Quote, with no changes, the lines that run from the top of the material to the line with "form(work, x, y, *sizes)", both included.
——————
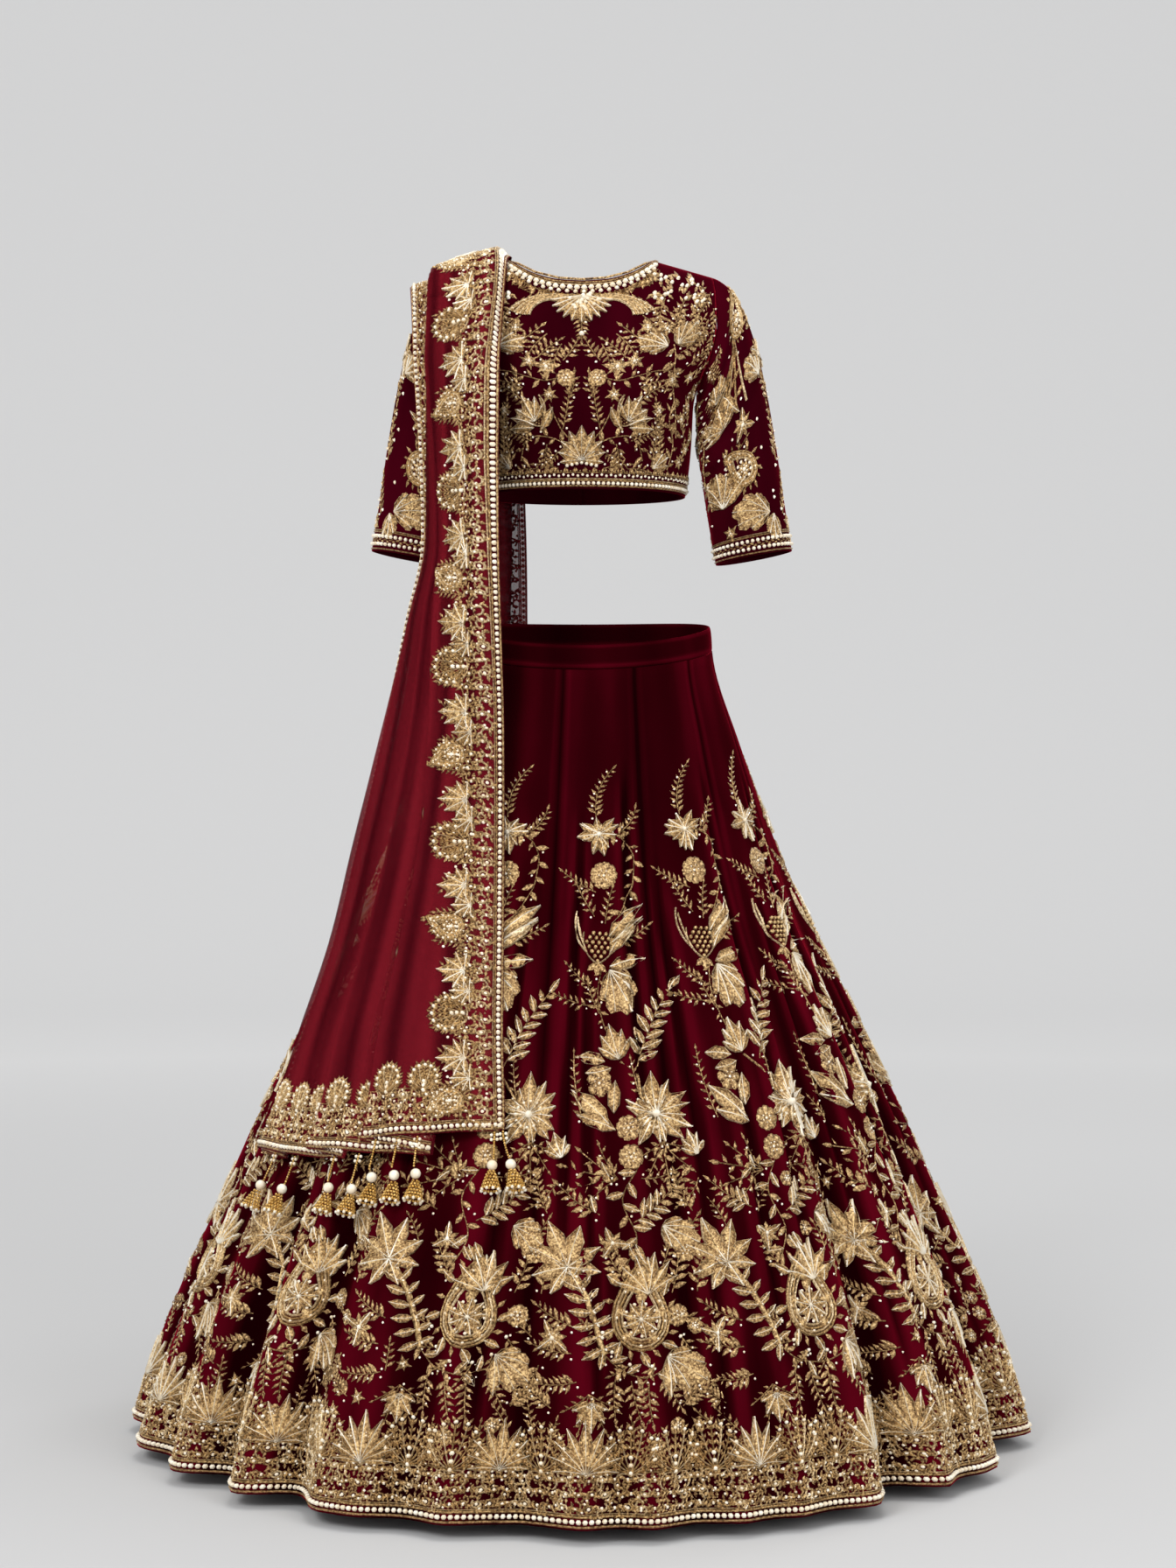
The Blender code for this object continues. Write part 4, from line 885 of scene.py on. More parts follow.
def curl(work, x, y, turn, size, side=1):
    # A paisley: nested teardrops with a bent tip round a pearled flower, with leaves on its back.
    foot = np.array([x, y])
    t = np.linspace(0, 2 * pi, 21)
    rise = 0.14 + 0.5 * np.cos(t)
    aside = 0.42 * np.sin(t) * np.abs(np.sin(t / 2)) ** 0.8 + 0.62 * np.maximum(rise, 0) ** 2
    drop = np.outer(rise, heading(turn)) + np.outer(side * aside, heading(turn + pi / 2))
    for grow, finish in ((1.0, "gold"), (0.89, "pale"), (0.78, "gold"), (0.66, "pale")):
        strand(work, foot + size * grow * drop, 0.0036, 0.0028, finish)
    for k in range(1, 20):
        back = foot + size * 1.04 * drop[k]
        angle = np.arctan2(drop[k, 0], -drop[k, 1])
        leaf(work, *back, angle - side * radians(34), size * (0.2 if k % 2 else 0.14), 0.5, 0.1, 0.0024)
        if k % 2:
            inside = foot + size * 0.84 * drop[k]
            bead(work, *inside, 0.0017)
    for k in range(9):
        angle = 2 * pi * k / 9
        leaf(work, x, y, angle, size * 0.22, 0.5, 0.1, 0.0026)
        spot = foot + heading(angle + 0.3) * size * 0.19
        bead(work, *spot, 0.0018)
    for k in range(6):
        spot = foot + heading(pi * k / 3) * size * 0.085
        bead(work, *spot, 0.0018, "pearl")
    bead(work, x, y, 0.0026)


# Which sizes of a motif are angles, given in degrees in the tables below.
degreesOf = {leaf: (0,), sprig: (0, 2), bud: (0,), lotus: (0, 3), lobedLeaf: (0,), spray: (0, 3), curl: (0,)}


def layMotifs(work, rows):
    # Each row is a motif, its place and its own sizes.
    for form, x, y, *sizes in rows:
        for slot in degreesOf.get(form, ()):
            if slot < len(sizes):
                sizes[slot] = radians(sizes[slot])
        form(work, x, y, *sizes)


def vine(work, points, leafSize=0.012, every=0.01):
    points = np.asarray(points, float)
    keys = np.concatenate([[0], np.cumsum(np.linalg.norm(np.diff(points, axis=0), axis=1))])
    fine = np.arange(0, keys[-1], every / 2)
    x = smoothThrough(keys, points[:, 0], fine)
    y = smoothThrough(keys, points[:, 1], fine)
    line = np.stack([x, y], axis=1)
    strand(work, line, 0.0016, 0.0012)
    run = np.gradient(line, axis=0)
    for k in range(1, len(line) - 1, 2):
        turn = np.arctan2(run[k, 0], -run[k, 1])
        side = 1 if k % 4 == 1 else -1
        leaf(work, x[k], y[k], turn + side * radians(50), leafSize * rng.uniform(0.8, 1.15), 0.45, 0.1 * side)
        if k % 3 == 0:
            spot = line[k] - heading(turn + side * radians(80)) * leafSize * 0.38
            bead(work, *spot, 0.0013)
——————
Solution to this exercise
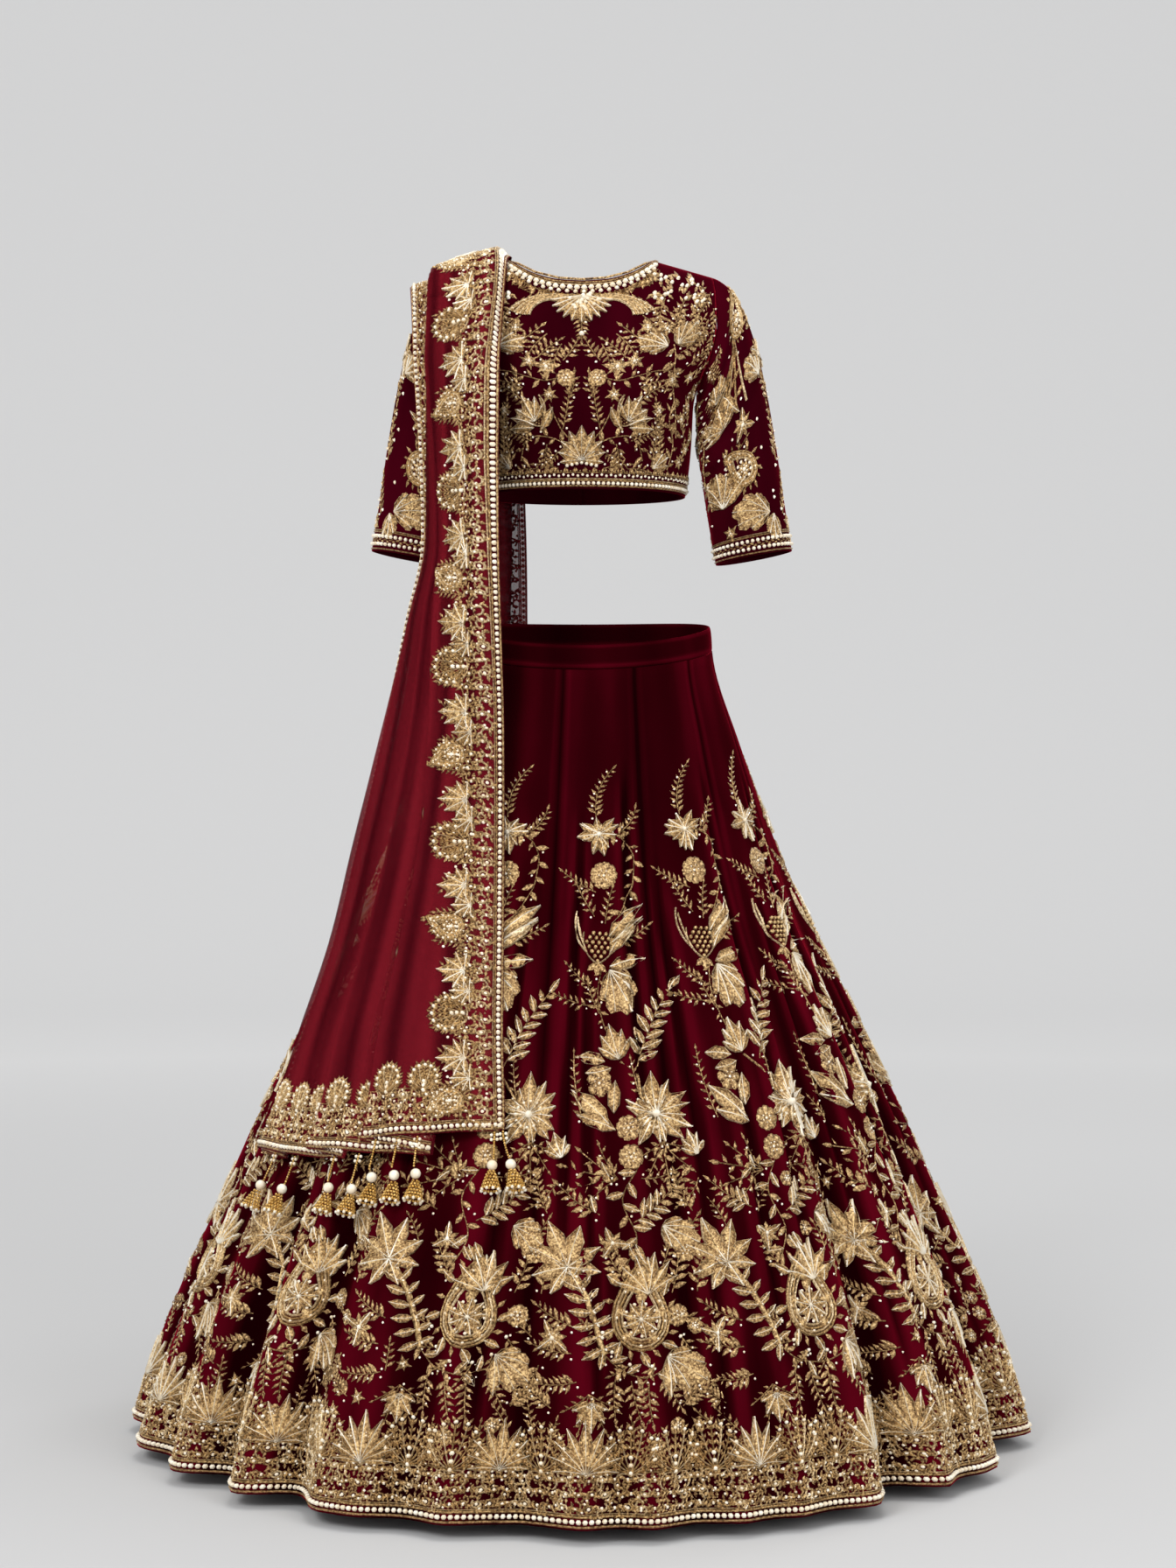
The Blender code for this object continues. Write part 4, from line 885 of scene.py on. More parts follow.
def curl(work, x, y, turn, size, side=1):
    # A paisley: nested teardrops with a bent tip round a pearled flower, with leaves on its back.
    foot = np.array([x, y])
    t = np.linspace(0, 2 * pi, 21)
    rise = 0.14 + 0.5 * np.cos(t)
    aside = 0.42 * np.sin(t) * np.abs(np.sin(t / 2)) ** 0.8 + 0.62 * np.maximum(rise, 0) ** 2
    drop = np.outer(rise, heading(turn)) + np.outer(side * aside, heading(turn + pi / 2))
    for grow, finish in ((1.0, "gold"), (0.89, "pale"), (0.78, "gold"), (0.66, "pale")):
        strand(work, foot + size * grow * drop, 0.0036, 0.0028, finish)
    for k in range(1, 20):
        back = foot + size * 1.04 * drop[k]
        angle = np.arctan2(drop[k, 0], -drop[k, 1])
        leaf(work, *back, angle - side * radians(34), size * (0.2 if k % 2 else 0.14), 0.5, 0.1, 0.0024)
        if k % 2:
            inside = foot + size * 0.84 * drop[k]
            bead(work, *inside, 0.0017)
    for k in range(9):
        angle = 2 * pi * k / 9
        leaf(work, x, y, angle, size * 0.22, 0.5, 0.1, 0.0026)
        spot = foot + heading(angle + 0.3) * size * 0.19
        bead(work, *spot, 0.0018)
    for k in range(6):
        spot = foot + heading(pi * k / 3) * size * 0.085
        bead(work, *spot, 0.0018, "pearl")
    bead(work, x, y, 0.0026)


# Which sizes of a motif are angles, given in degrees in the tables below.
degreesOf = {leaf: (0,), sprig: (0, 2), bud: (0,), lotus: (0, 3), lobedLeaf: (0,), spray: (0, 3), curl: (0,)}


def layMotifs(work, rows):
    # Each row is a motif, its place and its own sizes.
    for form, x, y, *sizes in rows:
        for slot in degreesOf.get(form, ()):
            if slot < len(sizes):
                sizes[slot] = radians(sizes[slot])
        form(work, x, y, *sizes)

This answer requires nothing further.